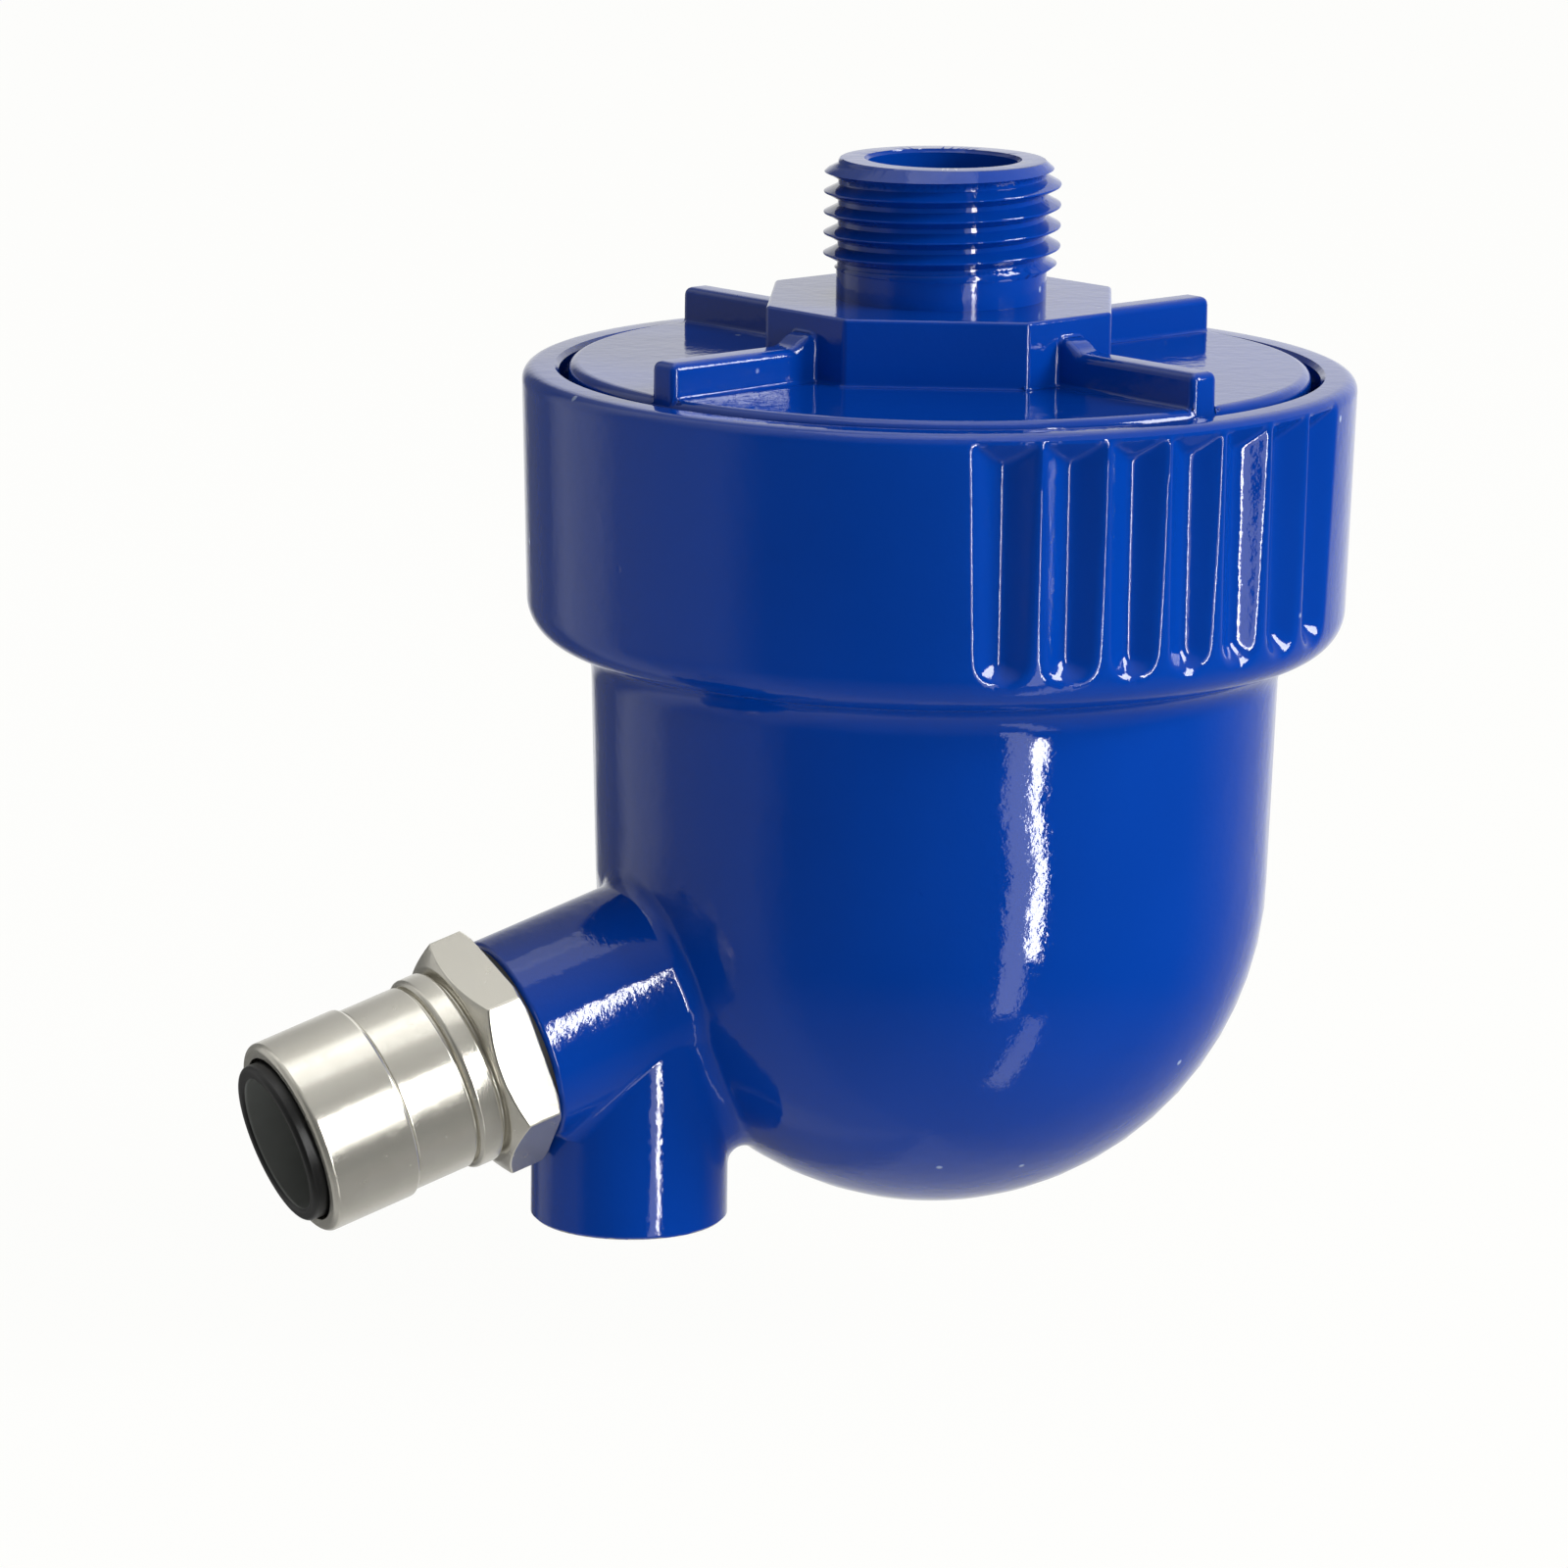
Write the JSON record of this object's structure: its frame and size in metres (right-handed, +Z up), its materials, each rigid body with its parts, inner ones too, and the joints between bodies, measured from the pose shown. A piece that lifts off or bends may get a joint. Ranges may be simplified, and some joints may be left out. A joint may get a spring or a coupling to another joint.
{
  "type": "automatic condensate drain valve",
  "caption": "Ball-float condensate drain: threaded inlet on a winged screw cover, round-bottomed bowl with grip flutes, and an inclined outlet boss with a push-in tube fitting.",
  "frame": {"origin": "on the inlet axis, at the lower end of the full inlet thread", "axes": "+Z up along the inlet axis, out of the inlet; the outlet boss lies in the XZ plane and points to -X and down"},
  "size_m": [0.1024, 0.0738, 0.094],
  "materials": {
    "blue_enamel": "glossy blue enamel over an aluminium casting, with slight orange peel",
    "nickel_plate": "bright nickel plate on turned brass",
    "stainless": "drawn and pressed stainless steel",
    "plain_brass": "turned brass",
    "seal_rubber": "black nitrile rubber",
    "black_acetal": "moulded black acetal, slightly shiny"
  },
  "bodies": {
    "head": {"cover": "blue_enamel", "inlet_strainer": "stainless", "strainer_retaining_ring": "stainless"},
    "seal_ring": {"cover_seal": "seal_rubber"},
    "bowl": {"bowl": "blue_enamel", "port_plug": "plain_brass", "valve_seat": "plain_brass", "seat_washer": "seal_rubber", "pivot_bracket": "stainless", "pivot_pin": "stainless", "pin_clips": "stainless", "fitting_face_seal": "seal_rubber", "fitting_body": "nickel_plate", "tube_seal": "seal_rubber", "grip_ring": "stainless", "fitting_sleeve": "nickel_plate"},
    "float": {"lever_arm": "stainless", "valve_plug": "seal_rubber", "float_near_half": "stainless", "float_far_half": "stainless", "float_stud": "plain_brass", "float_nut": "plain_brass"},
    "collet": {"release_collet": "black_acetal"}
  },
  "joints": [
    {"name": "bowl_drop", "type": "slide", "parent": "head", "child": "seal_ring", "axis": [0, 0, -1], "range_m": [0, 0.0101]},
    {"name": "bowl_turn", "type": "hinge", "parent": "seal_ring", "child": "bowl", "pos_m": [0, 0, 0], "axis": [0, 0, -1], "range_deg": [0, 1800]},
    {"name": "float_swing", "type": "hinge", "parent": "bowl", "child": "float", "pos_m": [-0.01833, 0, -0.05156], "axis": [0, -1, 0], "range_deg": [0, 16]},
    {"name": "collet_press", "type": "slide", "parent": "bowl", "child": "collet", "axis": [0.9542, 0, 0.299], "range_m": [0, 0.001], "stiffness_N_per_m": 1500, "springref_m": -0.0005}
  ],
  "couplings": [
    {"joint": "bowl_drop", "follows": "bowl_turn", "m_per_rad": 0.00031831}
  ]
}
══════
■ **JOB**: Give the listing again, word for word.

■ **OUTPUT OF THE EXERCISE**:
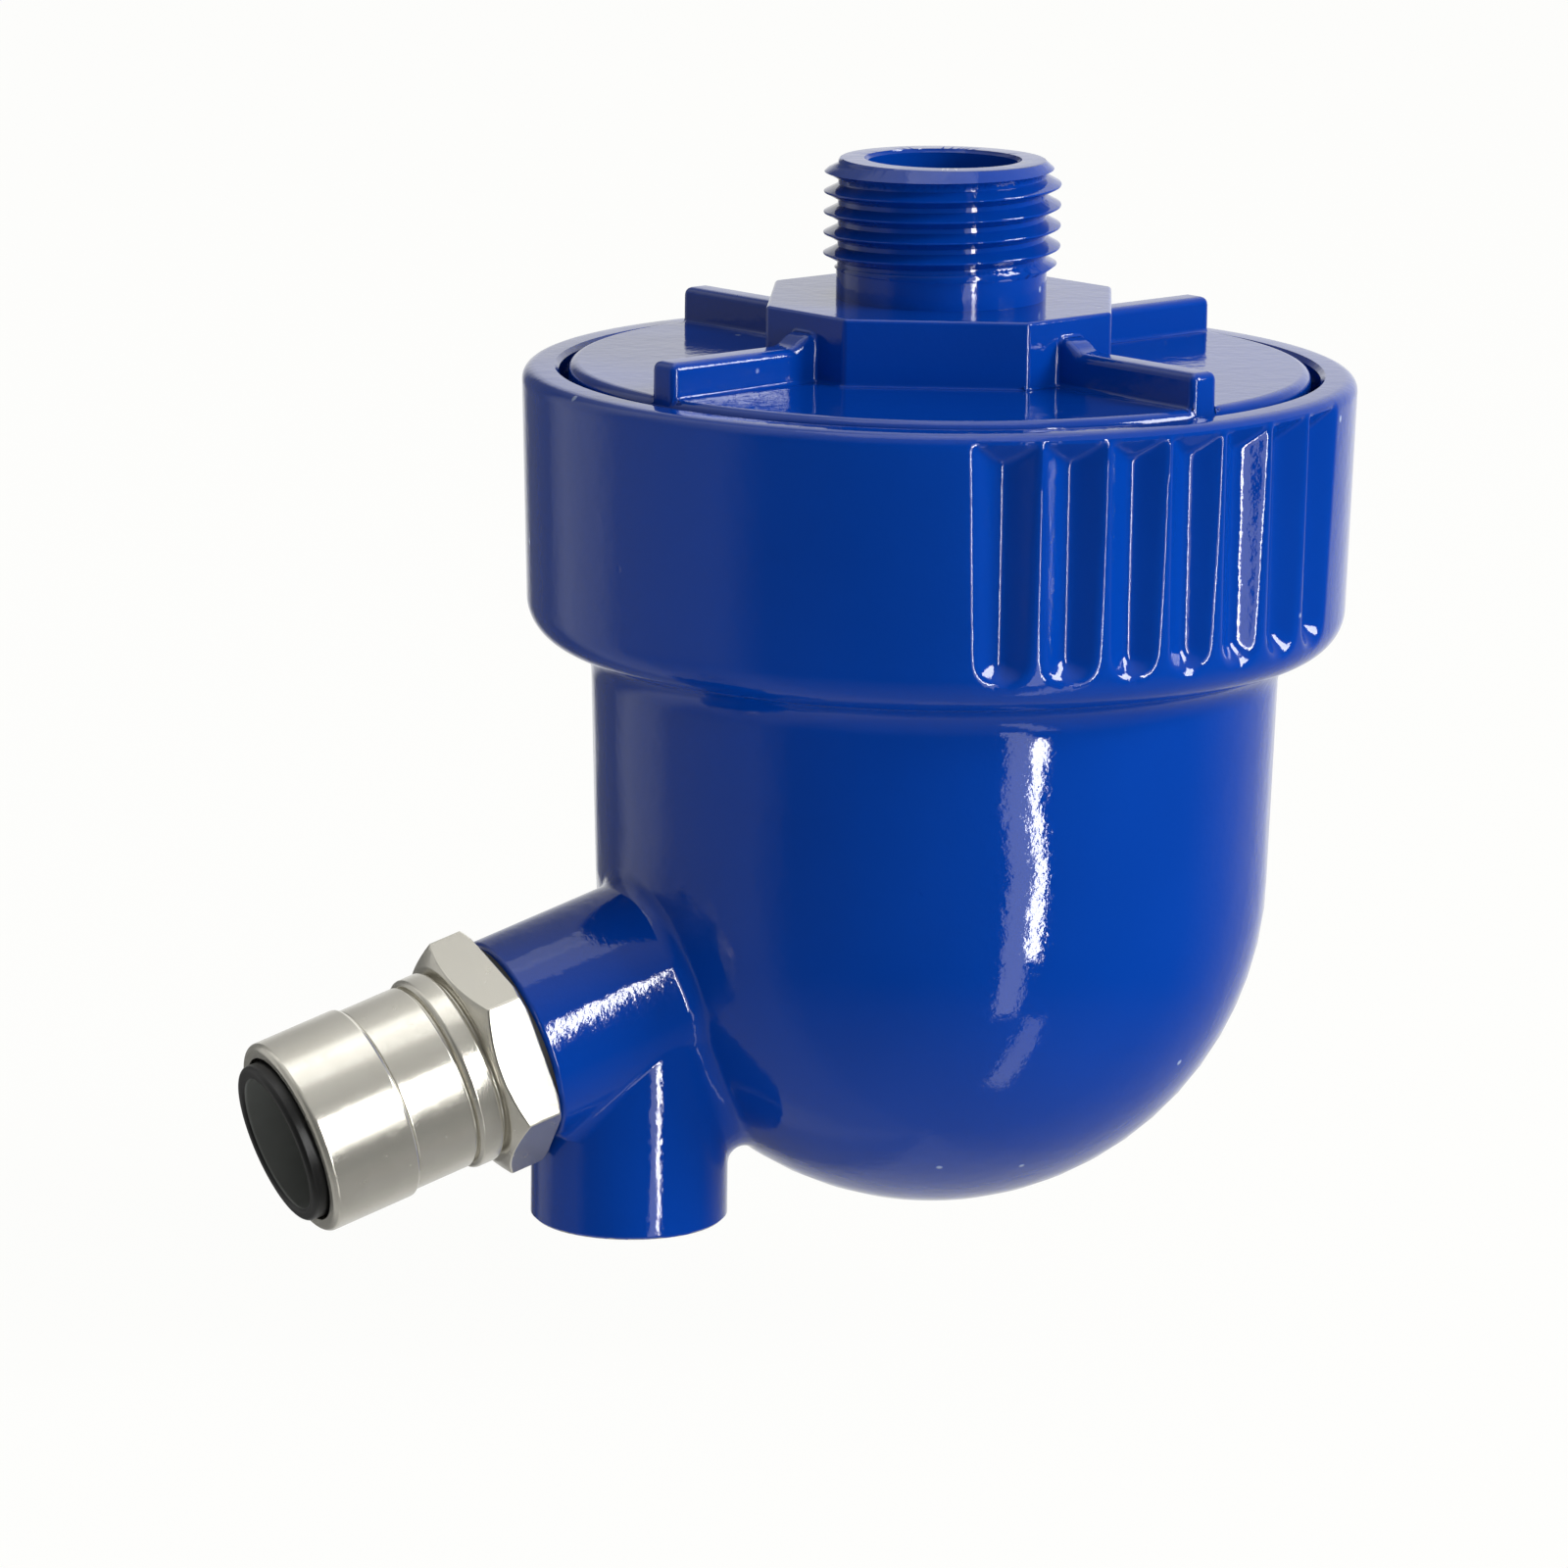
Write the JSON record of this object's structure: its frame and size in metres (right-handed, +Z up), its materials, each rigid body with its parts, inner ones too, and the joints between bodies, measured from the pose shown. A piece that lifts off or bends may get a joint. Ranges may be simplified, and some joints may be left out. A joint may get a spring or a coupling to another joint.
{
  "type": "automatic condensate drain valve",
  "caption": "Ball-float condensate drain: threaded inlet on a winged screw cover, round-bottomed bowl with grip flutes, and an inclined outlet boss with a push-in tube fitting.",
  "frame": {"origin": "on the inlet axis, at the lower end of the full inlet thread", "axes": "+Z up along the inlet axis, out of the inlet; the outlet boss lies in the XZ plane and points to -X and down"},
  "size_m": [0.1024, 0.0738, 0.094],
  "materials": {
    "blue_enamel": "glossy blue enamel over an aluminium casting, with slight orange peel",
    "nickel_plate": "bright nickel plate on turned brass",
    "stainless": "drawn and pressed stainless steel",
    "plain_brass": "turned brass",
    "seal_rubber": "black nitrile rubber",
    "black_acetal": "moulded black acetal, slightly shiny"
  },
  "bodies": {
    "head": {"cover": "blue_enamel", "inlet_strainer": "stainless", "strainer_retaining_ring": "stainless"},
    "seal_ring": {"cover_seal": "seal_rubber"},
    "bowl": {"bowl": "blue_enamel", "port_plug": "plain_brass", "valve_seat": "plain_brass", "seat_washer": "seal_rubber", "pivot_bracket": "stainless", "pivot_pin": "stainless", "pin_clips": "stainless", "fitting_face_seal": "seal_rubber", "fitting_body": "nickel_plate", "tube_seal": "seal_rubber", "grip_ring": "stainless", "fitting_sleeve": "nickel_plate"},
    "float": {"lever_arm": "stainless", "valve_plug": "seal_rubber", "float_near_half": "stainless", "float_far_half": "stainless", "float_stud": "plain_brass", "float_nut": "plain_brass"},
    "collet": {"release_collet": "black_acetal"}
  },
  "joints": [
    {"name": "bowl_drop", "type": "slide", "parent": "head", "child": "seal_ring", "axis": [0, 0, -1], "range_m": [0, 0.0101]},
    {"name": "bowl_turn", "type": "hinge", "parent": "seal_ring", "child": "bowl", "pos_m": [0, 0, 0], "axis": [0, 0, -1], "range_deg": [0, 1800]},
    {"name": "float_swing", "type": "hinge", "parent": "bowl", "child": "float", "pos_m": [-0.01833, 0, -0.05156], "axis": [0, -1, 0], "range_deg": [0, 16]},
    {"name": "collet_press", "type": "slide", "parent": "bowl", "child": "collet", "axis": [0.9542, 0, 0.299], "range_m": [0, 0.001], "stiffness_N_per_m": 1500, "springref_m": -0.0005}
  ],
  "couplings": [
    {"joint": "bowl_drop", "follows": "bowl_turn", "m_per_rad": 0.00031831}
  ]
}